[Begin]

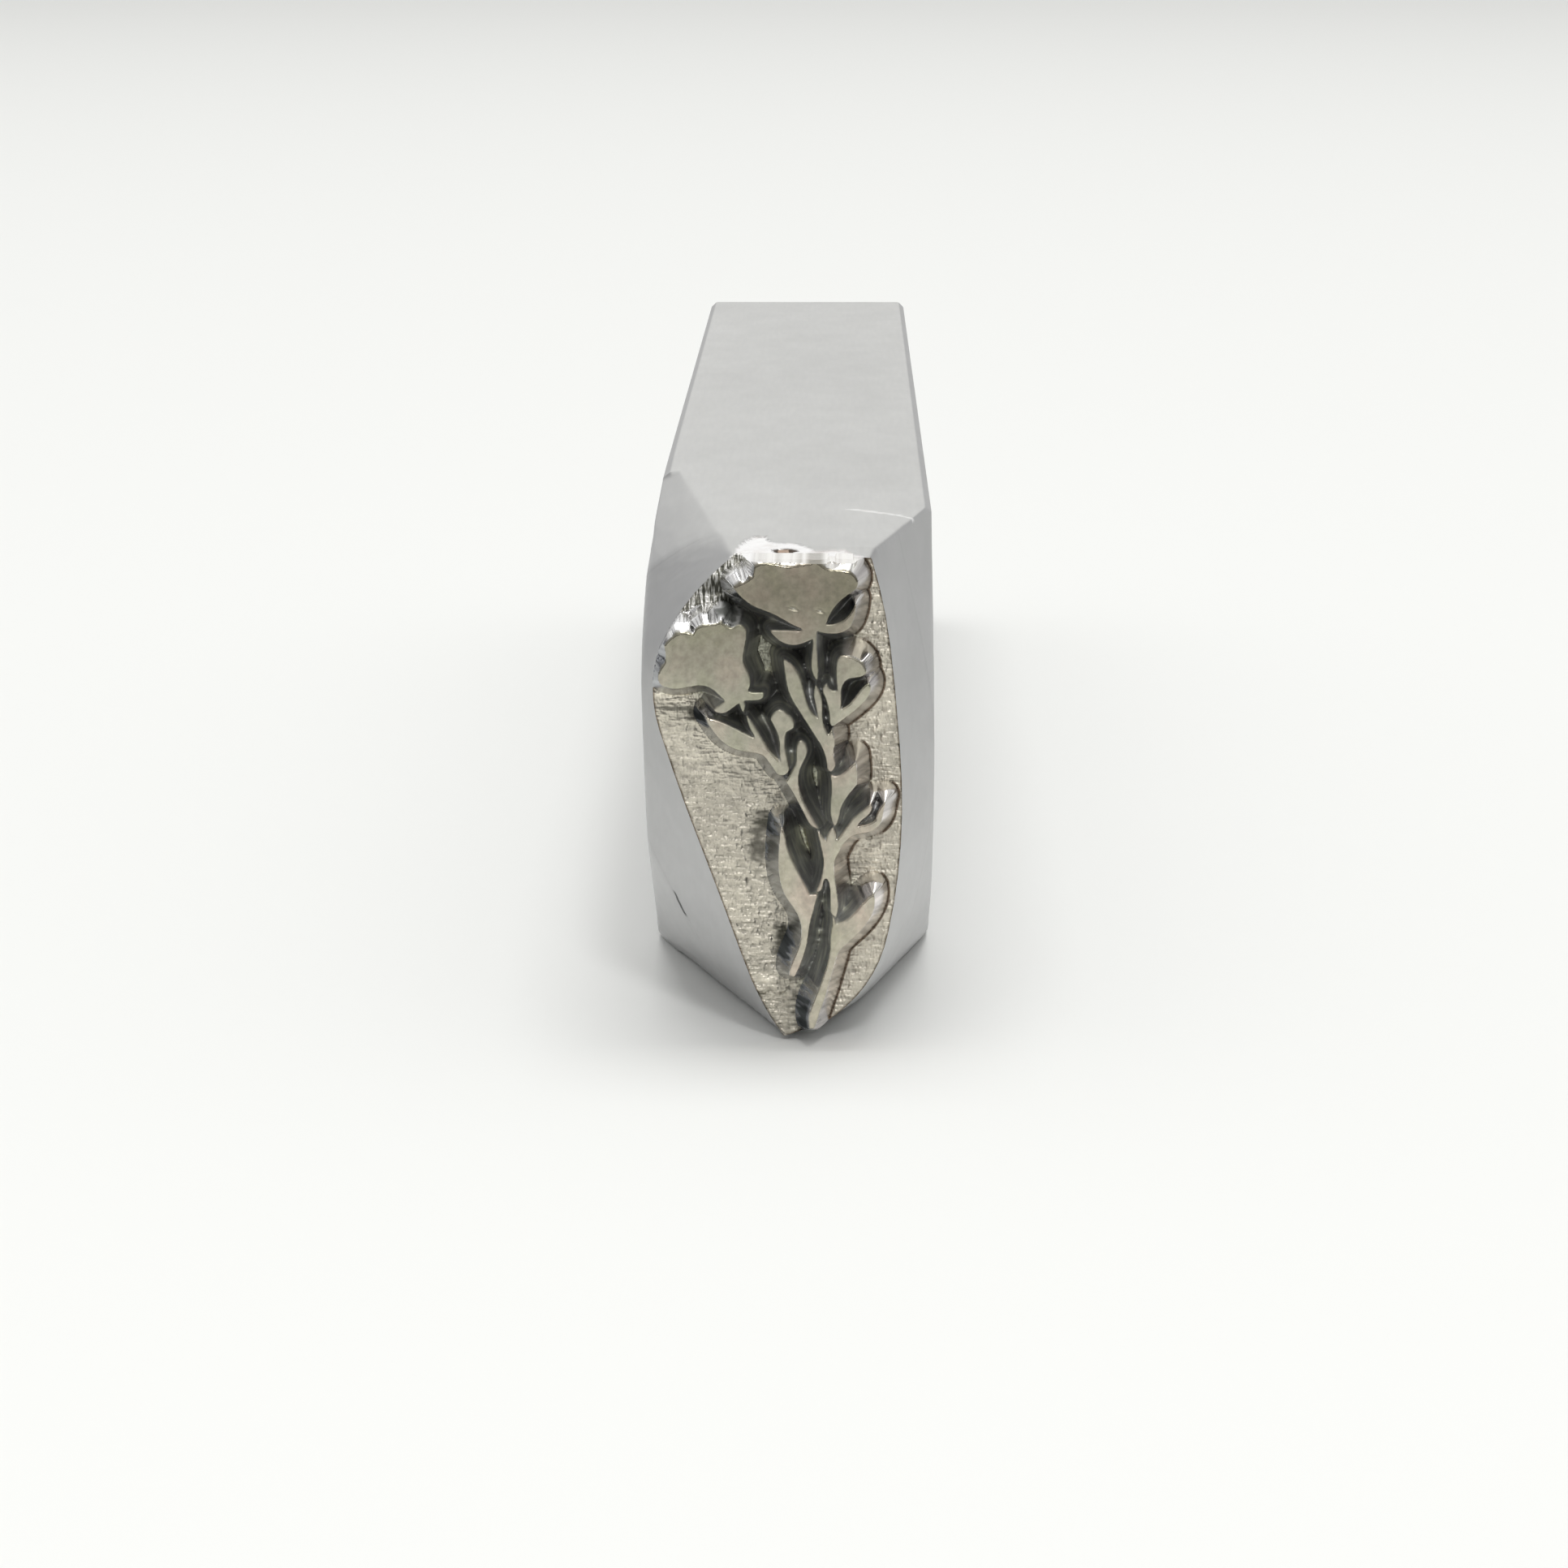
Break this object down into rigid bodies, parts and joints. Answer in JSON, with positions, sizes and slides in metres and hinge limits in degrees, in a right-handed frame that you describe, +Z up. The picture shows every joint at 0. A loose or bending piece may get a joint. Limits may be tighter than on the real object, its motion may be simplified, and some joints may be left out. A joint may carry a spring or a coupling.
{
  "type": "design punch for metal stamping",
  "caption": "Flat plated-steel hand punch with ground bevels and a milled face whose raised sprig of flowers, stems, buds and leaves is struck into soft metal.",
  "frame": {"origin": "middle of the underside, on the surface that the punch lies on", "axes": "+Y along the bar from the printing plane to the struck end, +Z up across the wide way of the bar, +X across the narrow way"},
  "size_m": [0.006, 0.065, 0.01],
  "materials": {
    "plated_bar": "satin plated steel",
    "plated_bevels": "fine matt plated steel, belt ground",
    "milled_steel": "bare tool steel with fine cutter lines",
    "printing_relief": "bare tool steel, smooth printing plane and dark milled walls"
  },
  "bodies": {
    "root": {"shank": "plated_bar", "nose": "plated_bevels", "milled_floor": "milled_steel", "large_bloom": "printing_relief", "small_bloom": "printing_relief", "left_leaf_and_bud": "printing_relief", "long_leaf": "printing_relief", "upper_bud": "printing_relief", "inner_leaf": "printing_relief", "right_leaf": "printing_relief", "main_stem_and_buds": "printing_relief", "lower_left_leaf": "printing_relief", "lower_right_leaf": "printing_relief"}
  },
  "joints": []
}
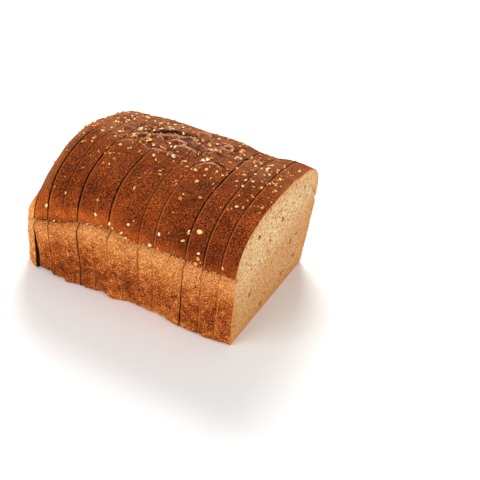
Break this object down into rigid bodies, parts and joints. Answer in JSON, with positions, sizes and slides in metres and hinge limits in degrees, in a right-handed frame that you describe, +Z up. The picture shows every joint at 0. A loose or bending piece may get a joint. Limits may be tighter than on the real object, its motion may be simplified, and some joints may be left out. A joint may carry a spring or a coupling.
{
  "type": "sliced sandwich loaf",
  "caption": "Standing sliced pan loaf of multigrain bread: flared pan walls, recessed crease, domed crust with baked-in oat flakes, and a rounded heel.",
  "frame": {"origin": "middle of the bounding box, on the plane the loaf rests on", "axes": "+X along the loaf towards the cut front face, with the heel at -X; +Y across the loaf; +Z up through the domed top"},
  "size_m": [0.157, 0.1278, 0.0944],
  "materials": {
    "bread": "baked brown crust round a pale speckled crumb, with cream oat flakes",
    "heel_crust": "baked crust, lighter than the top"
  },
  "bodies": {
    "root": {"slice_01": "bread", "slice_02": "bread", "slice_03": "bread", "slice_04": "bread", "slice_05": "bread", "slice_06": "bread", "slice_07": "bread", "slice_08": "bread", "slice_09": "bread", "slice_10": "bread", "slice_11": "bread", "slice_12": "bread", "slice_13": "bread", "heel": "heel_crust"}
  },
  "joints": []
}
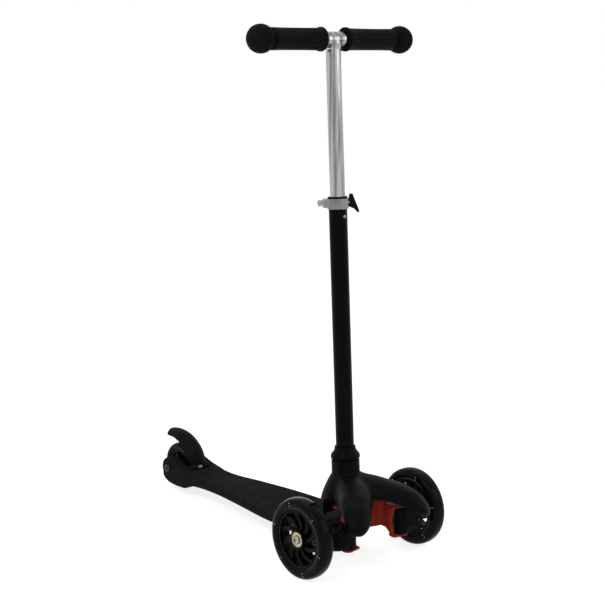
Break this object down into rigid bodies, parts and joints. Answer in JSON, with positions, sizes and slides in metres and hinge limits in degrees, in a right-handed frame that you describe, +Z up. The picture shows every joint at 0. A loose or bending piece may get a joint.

[End]

> SET EXERCISE: Your task is to repeat every line exactly.

> FINAL ANSWER:
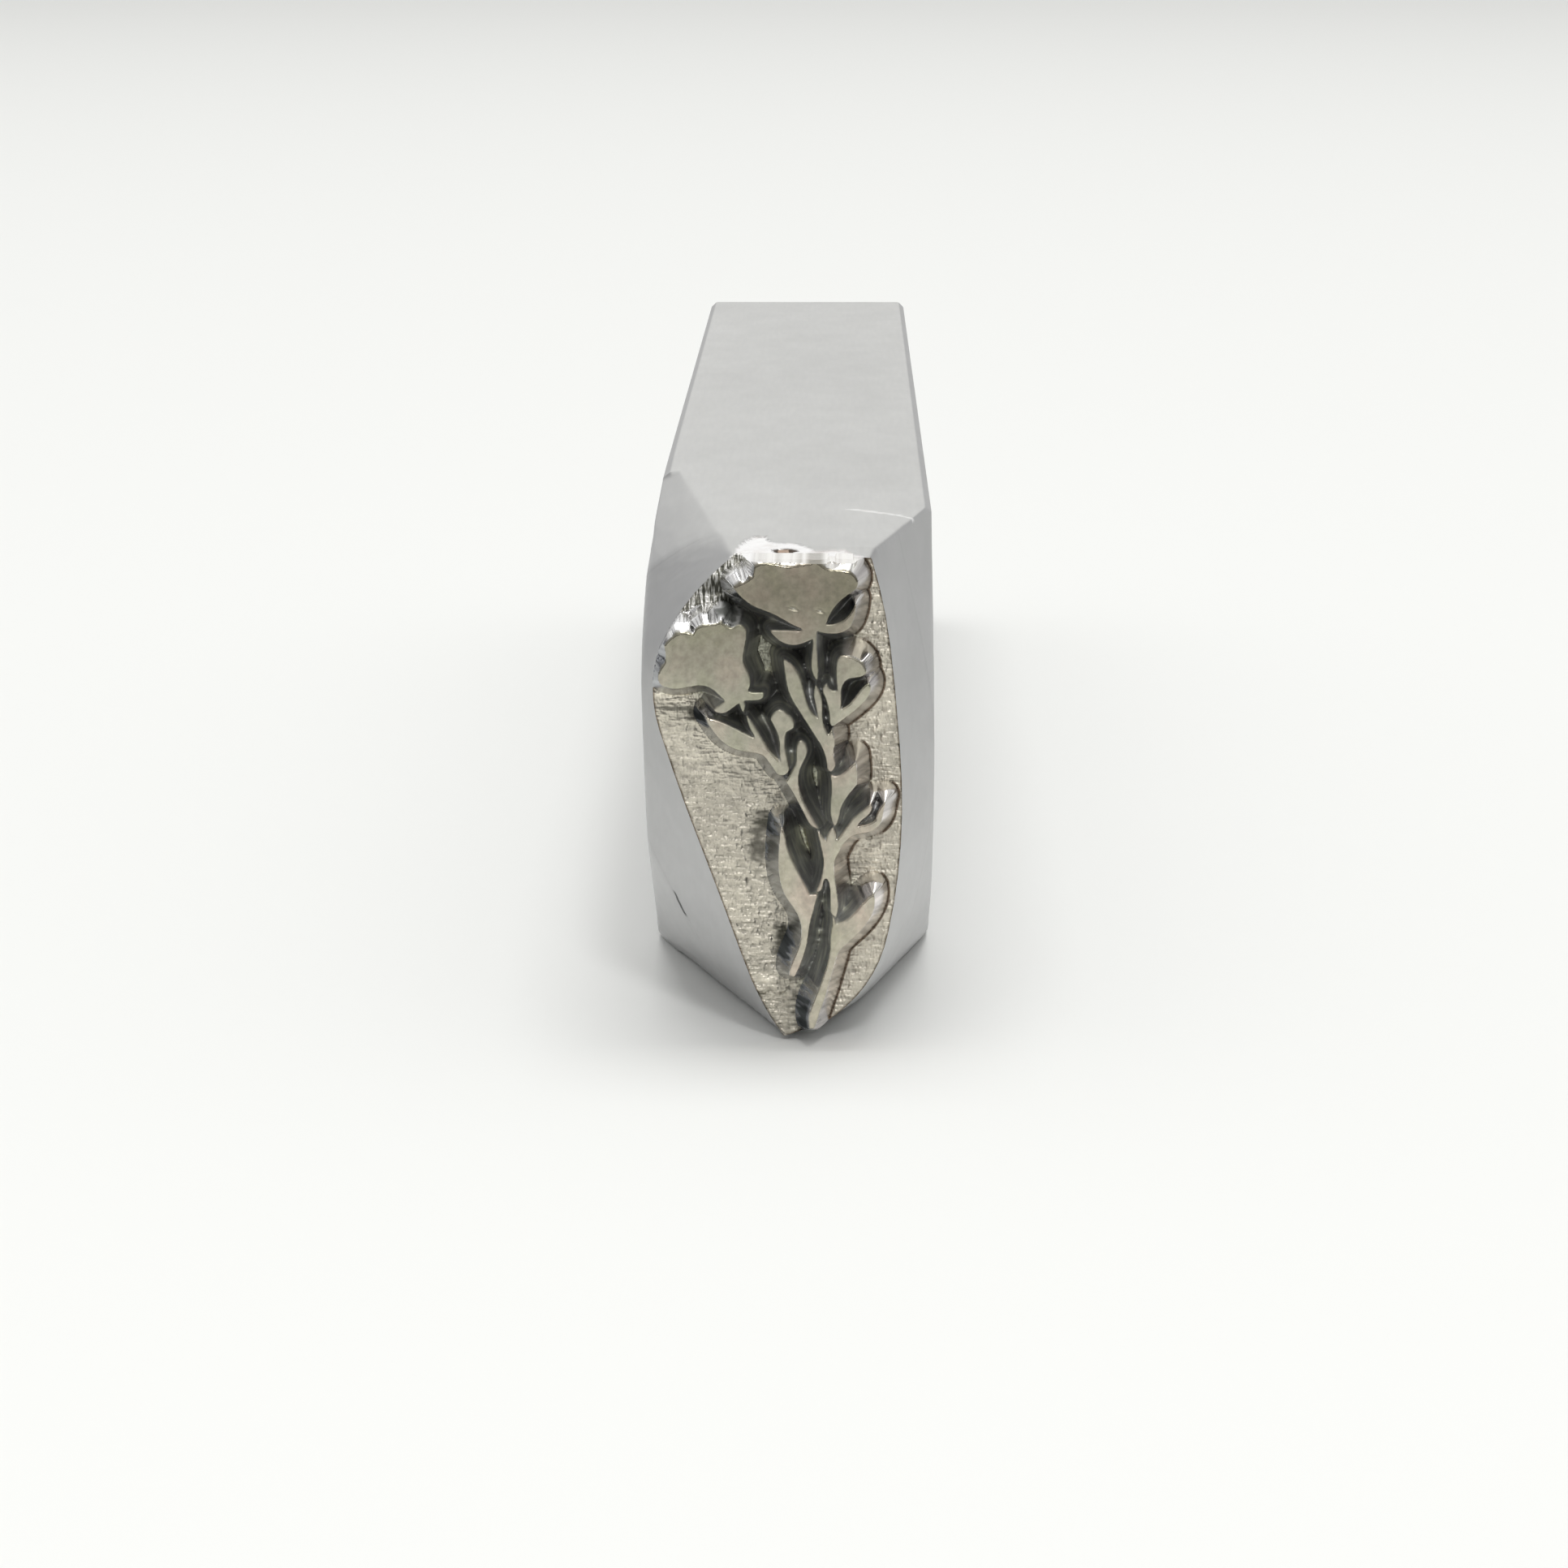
Break this object down into rigid bodies, parts and joints. Answer in JSON, with positions, sizes and slides in metres and hinge limits in degrees, in a right-handed frame that you describe, +Z up. The picture shows every joint at 0. A loose or bending piece may get a joint. Limits may be tighter than on the real object, its motion may be simplified, and some joints may be left out. A joint may carry a spring or a coupling.
{
  "type": "design punch for metal stamping",
  "caption": "Flat plated-steel hand punch with ground bevels and a milled face whose raised sprig of flowers, stems, buds and leaves is struck into soft metal.",
  "frame": {"origin": "middle of the underside, on the surface that the punch lies on", "axes": "+Y along the bar from the printing plane to the struck end, +Z up across the wide way of the bar, +X across the narrow way"},
  "size_m": [0.006, 0.065, 0.01],
  "materials": {
    "plated_bar": "satin plated steel",
    "plated_bevels": "fine matt plated steel, belt ground",
    "milled_steel": "bare tool steel with fine cutter lines",
    "printing_relief": "bare tool steel, smooth printing plane and dark milled walls"
  },
  "bodies": {
    "root": {"shank": "plated_bar", "nose": "plated_bevels", "milled_floor": "milled_steel", "large_bloom": "printing_relief", "small_bloom": "printing_relief", "left_leaf_and_bud": "printing_relief", "long_leaf": "printing_relief", "upper_bud": "printing_relief", "inner_leaf": "printing_relief", "right_leaf": "printing_relief", "main_stem_and_buds": "printing_relief", "lower_left_leaf": "printing_relief", "lower_right_leaf": "printing_relief"}
  },
  "joints": []
}
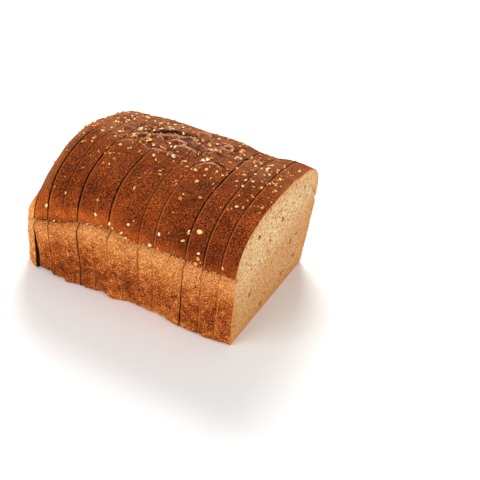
Break this object down into rigid bodies, parts and joints. Answer in JSON, with positions, sizes and slides in metres and hinge limits in degrees, in a right-handed frame that you describe, +Z up. The picture shows every joint at 0. A loose or bending piece may get a joint. Limits may be tighter than on the real object, its motion may be simplified, and some joints may be left out. A joint may carry a spring or a coupling.
{
  "type": "sliced sandwich loaf",
  "caption": "Standing sliced pan loaf of multigrain bread: flared pan walls, recessed crease, domed crust with baked-in oat flakes, and a rounded heel.",
  "frame": {"origin": "middle of the bounding box, on the plane the loaf rests on", "axes": "+X along the loaf towards the cut front face, with the heel at -X; +Y across the loaf; +Z up through the domed top"},
  "size_m": [0.157, 0.1278, 0.0944],
  "materials": {
    "bread": "baked brown crust round a pale speckled crumb, with cream oat flakes",
    "heel_crust": "baked crust, lighter than the top"
  },
  "bodies": {
    "root": {"slice_01": "bread", "slice_02": "bread", "slice_03": "bread", "slice_04": "bread", "slice_05": "bread", "slice_06": "bread", "slice_07": "bread", "slice_08": "bread", "slice_09": "bread", "slice_10": "bread", "slice_11": "bread", "slice_12": "bread", "slice_13": "bread", "heel": "heel_crust"}
  },
  "joints": []
}
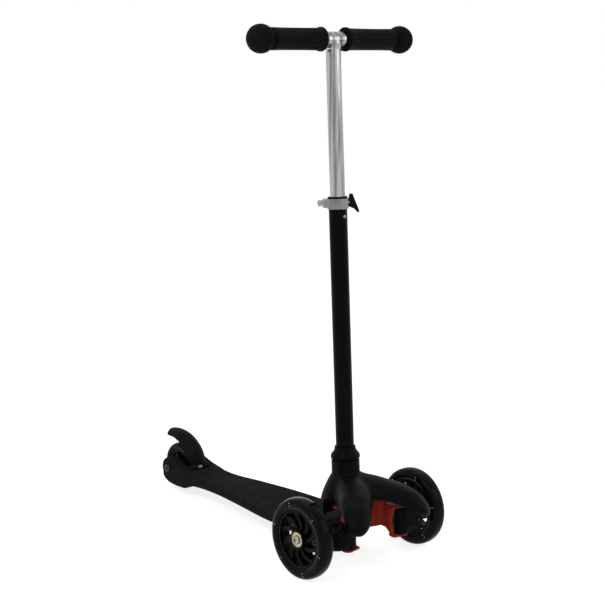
Break this object down into rigid bodies, parts and joints. Answer in JSON, with positions, sizes and slides in metres and hinge limits in degrees, in a right-handed frame that you describe, +Z up. The picture shows every joint at 0. A loose or bending piece may get a joint.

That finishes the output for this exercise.